Reading the C Standard is not an easy task. The wording has to be read carefully, and you always have to be remembered that certain words have special technical meanings, and may not mean what you think they do. Some apparently simple questions are only answered by assembling pieces from several different sections.
With all this in mind, your editor has asked me to put together a guide to some of the commonest pitfalls in Understanding the Standard. My first article explained some of the special terms in the standard, such as "undefined". This article talks about how the Standard connects different parts of your program together; the various modules you write, the library, and the operating system. I cover three topics: linkage, how and why to declare main, and freestanding implementations.
If you use the same name in two different places, you might be referring to the same object, or you might not. For example, if you declare the variable i in two functions, you expect them to be independent. On the other hand, you expect a function call to refer the function with the same name, and not for the compiler to think that they are different. The Standard uses the term "linkage" to describe this sort of thing, and discusses it in subclauses 6.1.2.2 and 6.7.

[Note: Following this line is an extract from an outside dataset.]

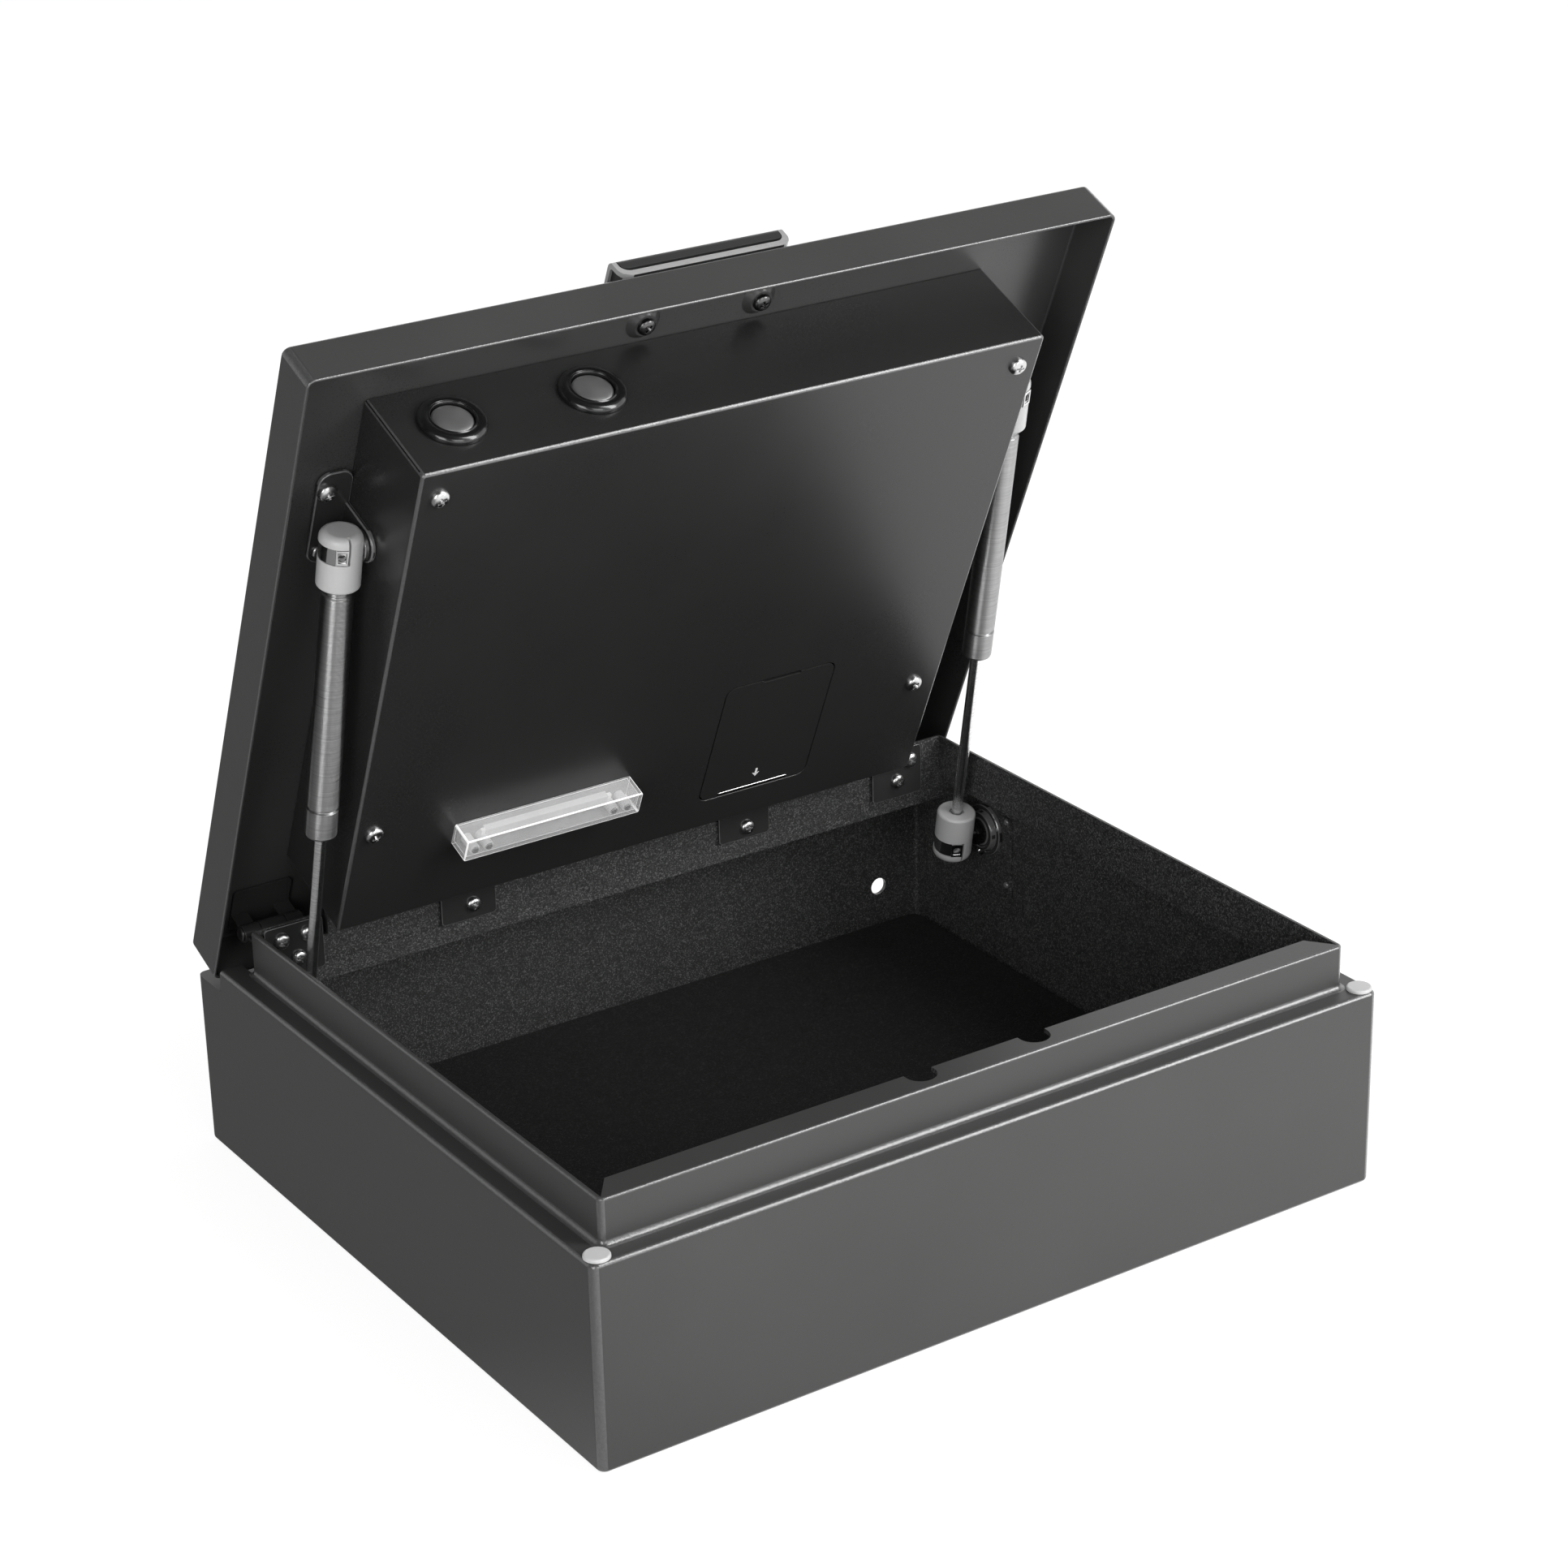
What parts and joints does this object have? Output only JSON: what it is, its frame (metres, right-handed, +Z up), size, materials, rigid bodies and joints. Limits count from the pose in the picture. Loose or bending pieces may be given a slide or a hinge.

As you undoubtedly know, linkage of identifiers is controlled by the places in which declarations and definitions are placed, and by the keywords static and extern. However, you might not be aware of some of the subtleties that the Standard includes.
|
Sidebar: declarations and definitions.
The terms "declaration" and "definition" are often misunderstood. A declaration is a statement that describes an object, for example by giving its type. So a function prototype is a declaration, as is a statement like extern int i;. A definition, on the other hand, is a declaration that also reserves memory for the object. So a function definition is the declaration that includes the function body, and a variable definition is the one that causes the variable to actual exist; for example, int i = 10; is a definition. All definitions are also declarations, but declarations don't have to be definitions. In general, every variable and function in your program must have exactly one definition, but can have any number of declarations. However, declarations that are not definitions are only useful when the definition is not in scope, for example because it is in a different module, or (in the case of functions), because it comes later on in the source file. As we will see, the Standard also has the concept of tentative definitions, which are declarations that might be definitions but might not. |
The Standard talks about three kinds of linkage:
The rules for functions and variables are different enough that they are best considered separately.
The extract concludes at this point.